### DATA:

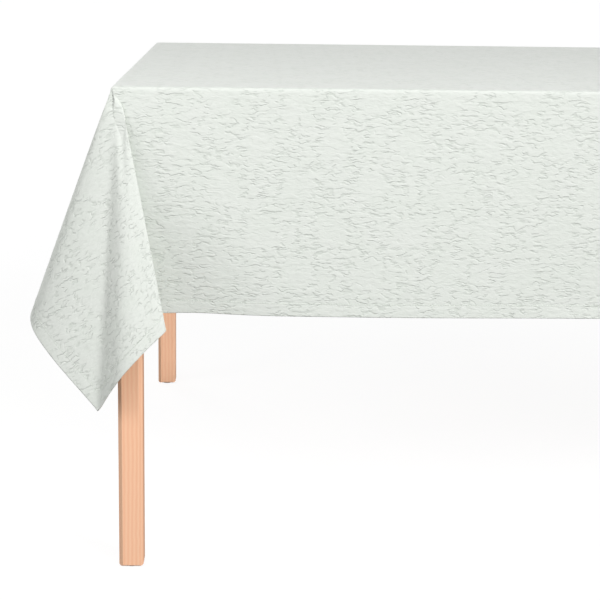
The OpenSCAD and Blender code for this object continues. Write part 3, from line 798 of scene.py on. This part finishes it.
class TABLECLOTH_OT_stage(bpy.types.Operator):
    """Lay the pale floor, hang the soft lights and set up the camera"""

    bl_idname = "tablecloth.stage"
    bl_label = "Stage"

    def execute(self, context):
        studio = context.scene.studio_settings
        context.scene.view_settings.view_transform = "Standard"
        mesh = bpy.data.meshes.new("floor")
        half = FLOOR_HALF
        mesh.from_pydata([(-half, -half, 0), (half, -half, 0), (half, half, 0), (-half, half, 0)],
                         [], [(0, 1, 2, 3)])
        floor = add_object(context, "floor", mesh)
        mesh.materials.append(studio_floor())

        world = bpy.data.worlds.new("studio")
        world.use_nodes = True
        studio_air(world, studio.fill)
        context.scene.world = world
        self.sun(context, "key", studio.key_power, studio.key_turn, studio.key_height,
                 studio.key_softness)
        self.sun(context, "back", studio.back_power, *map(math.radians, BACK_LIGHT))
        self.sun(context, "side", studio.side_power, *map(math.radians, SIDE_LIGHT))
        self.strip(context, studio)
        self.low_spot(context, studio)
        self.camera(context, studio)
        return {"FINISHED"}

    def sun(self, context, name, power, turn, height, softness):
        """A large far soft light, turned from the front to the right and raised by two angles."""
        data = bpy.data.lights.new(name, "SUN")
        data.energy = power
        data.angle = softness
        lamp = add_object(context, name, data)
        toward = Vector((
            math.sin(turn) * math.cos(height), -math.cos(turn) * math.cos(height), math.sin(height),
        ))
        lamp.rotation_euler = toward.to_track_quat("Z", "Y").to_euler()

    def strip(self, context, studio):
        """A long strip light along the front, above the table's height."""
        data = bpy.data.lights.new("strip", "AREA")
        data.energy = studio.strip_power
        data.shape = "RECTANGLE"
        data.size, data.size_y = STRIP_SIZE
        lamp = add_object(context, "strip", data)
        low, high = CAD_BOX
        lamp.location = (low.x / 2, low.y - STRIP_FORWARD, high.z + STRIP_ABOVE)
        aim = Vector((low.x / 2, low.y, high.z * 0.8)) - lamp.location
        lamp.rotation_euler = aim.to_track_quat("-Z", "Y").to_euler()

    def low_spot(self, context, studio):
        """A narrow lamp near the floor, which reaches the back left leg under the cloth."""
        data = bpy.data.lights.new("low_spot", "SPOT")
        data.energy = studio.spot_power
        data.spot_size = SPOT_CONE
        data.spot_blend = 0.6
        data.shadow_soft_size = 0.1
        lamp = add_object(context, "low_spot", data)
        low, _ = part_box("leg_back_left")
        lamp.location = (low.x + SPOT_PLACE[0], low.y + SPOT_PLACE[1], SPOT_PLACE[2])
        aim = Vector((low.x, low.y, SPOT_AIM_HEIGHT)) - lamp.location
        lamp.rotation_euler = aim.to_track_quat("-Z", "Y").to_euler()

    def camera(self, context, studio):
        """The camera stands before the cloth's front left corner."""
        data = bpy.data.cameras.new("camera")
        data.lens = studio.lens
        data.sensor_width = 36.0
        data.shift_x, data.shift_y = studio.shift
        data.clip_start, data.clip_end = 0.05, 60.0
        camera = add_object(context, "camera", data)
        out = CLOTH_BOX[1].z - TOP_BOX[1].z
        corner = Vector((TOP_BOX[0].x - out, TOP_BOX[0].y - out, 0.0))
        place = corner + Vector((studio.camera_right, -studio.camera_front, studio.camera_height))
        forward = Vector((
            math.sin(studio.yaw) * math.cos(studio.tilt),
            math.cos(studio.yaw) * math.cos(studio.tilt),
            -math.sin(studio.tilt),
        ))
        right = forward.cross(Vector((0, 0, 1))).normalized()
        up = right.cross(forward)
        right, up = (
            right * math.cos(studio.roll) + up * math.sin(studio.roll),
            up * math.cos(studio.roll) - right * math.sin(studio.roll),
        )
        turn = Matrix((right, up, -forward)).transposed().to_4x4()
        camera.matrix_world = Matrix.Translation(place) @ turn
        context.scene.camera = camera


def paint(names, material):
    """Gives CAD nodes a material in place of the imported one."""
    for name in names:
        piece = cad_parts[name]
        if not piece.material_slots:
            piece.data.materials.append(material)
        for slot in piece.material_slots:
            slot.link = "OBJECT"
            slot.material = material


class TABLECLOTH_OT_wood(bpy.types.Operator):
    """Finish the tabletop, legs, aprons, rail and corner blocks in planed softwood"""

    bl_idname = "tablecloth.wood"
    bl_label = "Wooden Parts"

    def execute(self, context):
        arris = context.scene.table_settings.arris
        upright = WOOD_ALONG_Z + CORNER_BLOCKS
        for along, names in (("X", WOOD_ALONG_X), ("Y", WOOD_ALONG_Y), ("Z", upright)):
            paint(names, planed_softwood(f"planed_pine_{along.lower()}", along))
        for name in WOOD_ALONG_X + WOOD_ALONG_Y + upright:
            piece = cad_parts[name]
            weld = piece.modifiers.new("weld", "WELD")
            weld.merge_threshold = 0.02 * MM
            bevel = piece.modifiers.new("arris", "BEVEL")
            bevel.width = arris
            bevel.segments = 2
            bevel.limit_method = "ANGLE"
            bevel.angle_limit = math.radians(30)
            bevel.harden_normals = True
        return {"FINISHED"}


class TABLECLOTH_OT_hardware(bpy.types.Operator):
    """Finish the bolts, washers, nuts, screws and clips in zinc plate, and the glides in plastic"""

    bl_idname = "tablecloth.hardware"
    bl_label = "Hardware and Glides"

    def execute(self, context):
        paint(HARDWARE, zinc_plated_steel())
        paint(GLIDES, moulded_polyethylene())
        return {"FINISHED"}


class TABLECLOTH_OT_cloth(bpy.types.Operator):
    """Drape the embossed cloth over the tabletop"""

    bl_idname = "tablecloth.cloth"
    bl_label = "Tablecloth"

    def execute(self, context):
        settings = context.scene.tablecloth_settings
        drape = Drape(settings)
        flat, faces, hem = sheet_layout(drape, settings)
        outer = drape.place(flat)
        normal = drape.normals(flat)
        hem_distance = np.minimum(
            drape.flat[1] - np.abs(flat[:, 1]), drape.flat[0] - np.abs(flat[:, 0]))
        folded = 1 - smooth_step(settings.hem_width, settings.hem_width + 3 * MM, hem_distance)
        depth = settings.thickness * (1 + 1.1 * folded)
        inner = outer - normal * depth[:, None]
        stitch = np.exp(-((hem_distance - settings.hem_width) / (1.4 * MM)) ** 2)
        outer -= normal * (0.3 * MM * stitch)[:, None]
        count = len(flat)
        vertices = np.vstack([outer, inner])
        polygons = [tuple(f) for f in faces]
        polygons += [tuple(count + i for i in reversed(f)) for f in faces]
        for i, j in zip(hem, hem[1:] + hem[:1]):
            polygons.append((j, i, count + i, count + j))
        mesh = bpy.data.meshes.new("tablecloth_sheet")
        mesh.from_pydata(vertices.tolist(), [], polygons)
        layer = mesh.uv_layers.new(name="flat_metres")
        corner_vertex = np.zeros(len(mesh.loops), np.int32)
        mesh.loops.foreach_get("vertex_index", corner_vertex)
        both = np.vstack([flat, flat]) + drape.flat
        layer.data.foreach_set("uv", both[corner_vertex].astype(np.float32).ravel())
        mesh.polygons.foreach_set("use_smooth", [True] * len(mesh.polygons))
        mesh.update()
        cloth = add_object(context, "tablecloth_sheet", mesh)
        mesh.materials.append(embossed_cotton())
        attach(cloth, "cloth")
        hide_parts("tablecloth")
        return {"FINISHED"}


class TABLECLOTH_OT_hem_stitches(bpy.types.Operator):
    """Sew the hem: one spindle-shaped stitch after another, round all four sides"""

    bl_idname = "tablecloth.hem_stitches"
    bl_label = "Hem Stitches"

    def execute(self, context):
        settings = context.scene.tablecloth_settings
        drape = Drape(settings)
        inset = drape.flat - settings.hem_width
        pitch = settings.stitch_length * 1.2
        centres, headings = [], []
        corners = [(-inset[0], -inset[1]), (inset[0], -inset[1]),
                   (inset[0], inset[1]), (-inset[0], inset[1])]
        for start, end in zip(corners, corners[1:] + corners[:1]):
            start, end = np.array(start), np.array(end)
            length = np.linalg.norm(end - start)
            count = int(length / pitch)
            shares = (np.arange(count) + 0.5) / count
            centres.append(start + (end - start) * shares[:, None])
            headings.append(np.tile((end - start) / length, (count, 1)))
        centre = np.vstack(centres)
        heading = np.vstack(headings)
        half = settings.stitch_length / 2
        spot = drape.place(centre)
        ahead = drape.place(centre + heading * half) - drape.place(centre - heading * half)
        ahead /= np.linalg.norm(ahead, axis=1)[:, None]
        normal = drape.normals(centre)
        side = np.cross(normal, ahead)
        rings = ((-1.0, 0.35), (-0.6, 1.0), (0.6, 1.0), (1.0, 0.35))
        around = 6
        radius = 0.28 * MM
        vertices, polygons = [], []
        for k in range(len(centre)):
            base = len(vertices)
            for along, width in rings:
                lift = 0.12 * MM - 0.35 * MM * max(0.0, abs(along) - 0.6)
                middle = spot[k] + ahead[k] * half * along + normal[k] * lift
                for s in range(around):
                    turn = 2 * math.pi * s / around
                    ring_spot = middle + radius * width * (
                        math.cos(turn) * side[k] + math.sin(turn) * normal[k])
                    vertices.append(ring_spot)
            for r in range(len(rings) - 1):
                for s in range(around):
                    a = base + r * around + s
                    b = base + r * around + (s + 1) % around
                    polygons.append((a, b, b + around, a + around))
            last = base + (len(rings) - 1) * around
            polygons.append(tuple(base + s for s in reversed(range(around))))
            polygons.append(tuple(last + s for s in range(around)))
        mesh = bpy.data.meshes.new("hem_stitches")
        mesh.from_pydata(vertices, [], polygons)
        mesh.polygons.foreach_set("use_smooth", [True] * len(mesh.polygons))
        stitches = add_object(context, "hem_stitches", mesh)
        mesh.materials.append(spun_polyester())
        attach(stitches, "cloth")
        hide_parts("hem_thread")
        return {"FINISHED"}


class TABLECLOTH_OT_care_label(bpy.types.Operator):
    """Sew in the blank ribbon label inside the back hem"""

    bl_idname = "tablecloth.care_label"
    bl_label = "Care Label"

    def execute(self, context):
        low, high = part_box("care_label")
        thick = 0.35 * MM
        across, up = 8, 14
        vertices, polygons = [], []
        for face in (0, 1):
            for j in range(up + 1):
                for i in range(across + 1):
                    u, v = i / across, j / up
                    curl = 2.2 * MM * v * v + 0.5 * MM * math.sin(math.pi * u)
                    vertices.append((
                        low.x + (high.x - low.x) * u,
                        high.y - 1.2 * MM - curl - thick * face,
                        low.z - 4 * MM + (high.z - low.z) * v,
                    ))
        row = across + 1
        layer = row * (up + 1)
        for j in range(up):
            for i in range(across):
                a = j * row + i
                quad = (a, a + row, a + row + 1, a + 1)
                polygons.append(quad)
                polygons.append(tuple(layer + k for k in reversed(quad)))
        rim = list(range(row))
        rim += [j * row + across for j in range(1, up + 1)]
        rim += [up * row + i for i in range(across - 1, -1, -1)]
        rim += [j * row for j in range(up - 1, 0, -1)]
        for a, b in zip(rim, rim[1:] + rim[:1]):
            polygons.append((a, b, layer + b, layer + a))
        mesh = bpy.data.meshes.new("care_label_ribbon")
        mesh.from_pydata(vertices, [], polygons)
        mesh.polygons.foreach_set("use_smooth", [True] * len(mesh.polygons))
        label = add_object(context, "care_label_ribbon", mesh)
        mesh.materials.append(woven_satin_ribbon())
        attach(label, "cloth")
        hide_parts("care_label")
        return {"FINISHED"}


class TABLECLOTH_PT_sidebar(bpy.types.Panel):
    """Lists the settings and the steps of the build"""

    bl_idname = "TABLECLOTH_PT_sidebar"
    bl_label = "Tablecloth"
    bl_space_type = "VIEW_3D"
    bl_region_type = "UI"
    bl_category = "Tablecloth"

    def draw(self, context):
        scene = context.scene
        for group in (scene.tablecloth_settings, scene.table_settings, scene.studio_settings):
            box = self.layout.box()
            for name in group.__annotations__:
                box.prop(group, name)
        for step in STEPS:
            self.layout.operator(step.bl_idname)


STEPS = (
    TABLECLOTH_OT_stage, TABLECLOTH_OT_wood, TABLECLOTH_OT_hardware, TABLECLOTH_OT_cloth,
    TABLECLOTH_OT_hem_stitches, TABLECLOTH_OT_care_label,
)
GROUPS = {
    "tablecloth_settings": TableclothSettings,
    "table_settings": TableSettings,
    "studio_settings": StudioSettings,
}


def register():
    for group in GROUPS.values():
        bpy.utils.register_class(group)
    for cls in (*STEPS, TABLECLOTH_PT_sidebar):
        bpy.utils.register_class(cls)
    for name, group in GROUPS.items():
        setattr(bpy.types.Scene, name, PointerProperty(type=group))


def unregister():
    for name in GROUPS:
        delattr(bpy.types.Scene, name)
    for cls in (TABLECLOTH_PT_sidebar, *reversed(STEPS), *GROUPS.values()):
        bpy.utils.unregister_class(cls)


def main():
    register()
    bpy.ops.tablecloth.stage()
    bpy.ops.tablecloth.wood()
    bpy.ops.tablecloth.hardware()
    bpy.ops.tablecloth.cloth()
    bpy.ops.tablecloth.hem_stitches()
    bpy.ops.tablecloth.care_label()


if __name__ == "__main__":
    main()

==

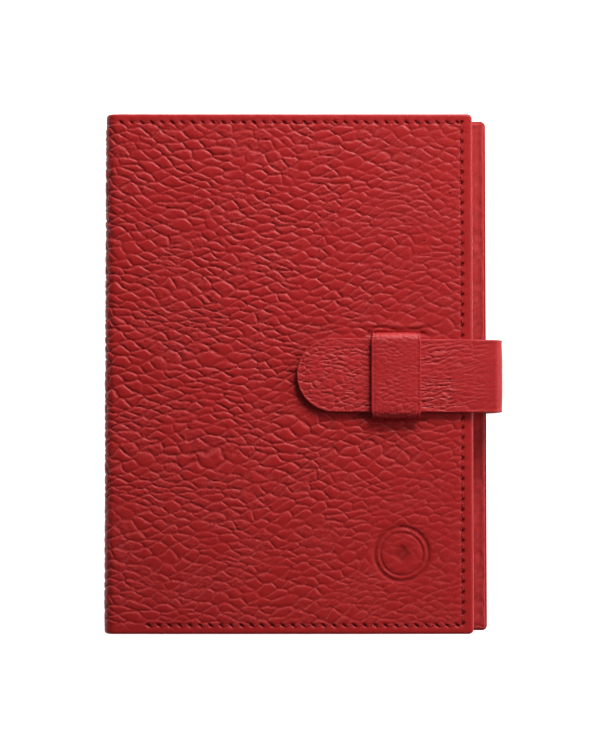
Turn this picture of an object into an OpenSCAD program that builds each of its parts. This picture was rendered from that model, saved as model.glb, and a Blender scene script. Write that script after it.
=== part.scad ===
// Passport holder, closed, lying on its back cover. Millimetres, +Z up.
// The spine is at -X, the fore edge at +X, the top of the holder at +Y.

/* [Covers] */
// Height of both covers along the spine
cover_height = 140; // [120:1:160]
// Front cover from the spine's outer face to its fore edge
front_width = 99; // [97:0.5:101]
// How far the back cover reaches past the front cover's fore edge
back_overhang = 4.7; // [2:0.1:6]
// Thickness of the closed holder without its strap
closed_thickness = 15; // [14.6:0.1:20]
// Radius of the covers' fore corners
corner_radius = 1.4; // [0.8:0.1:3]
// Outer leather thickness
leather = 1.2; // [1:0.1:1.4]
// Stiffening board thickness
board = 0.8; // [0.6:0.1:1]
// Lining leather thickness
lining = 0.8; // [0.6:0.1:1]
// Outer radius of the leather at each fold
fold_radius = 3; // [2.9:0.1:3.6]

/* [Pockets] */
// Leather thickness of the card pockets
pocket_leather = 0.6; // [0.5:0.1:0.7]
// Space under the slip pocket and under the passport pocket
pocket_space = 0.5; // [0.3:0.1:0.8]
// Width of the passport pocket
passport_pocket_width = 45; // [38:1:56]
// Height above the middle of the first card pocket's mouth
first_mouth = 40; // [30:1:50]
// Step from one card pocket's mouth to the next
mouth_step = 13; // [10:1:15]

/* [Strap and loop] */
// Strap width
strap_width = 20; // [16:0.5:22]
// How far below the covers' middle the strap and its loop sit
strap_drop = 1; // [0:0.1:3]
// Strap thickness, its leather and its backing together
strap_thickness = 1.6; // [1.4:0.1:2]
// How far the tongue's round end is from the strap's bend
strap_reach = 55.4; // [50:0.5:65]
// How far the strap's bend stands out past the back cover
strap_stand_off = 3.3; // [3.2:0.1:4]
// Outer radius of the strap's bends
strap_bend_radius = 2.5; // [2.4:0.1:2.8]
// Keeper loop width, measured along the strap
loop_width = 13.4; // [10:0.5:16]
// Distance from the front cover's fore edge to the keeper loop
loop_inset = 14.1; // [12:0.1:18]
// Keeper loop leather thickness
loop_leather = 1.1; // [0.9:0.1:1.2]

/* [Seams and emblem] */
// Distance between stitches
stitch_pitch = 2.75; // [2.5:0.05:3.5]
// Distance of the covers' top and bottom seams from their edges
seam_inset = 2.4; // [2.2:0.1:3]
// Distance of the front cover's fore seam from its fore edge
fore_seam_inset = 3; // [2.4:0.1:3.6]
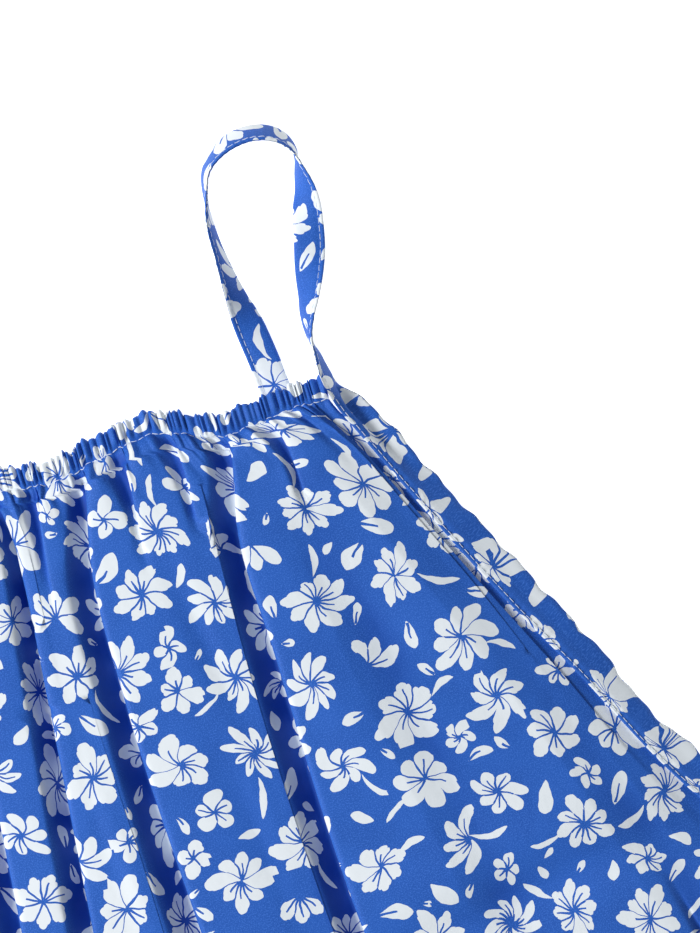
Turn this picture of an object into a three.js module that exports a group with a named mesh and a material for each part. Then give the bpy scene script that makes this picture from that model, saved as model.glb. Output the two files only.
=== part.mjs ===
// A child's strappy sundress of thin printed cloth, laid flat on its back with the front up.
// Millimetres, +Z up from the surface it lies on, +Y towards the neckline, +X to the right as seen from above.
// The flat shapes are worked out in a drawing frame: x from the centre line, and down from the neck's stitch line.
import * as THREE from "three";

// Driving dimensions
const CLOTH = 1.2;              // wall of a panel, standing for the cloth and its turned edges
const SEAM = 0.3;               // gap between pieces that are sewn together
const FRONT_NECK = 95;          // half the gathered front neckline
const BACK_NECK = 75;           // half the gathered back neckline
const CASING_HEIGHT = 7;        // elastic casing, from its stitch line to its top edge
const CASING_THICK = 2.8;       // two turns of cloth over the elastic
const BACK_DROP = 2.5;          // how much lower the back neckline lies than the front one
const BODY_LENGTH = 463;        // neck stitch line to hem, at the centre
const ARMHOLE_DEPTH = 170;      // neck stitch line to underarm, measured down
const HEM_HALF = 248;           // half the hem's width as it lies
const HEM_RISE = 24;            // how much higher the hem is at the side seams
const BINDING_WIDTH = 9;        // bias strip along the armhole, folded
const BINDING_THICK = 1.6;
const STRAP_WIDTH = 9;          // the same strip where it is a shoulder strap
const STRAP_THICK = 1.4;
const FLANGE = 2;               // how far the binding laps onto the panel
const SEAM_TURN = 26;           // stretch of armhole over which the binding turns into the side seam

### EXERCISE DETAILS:
Which lines above run from the one containing "Turn this picture of an object into a three.js" down to the one containing "import * as"? Repeat exactly those, both ends included, and nothing else.

### RESPONSE TO THE TASK:
Turn this picture of an object into a three.js module that exports a group with a named mesh and a material for each part. Then give the bpy scene script that makes this picture from that model, saved as model.glb. Output the two files only.
=== part.mjs ===
// A child's strappy sundress of thin printed cloth, laid flat on its back with the front up.
// Millimetres, +Z up from the surface it lies on, +Y towards the neckline, +X to the right as seen from above.
// The flat shapes are worked out in a drawing frame: x from the centre line, and down from the neck's stitch line.
import * as THREE from "three";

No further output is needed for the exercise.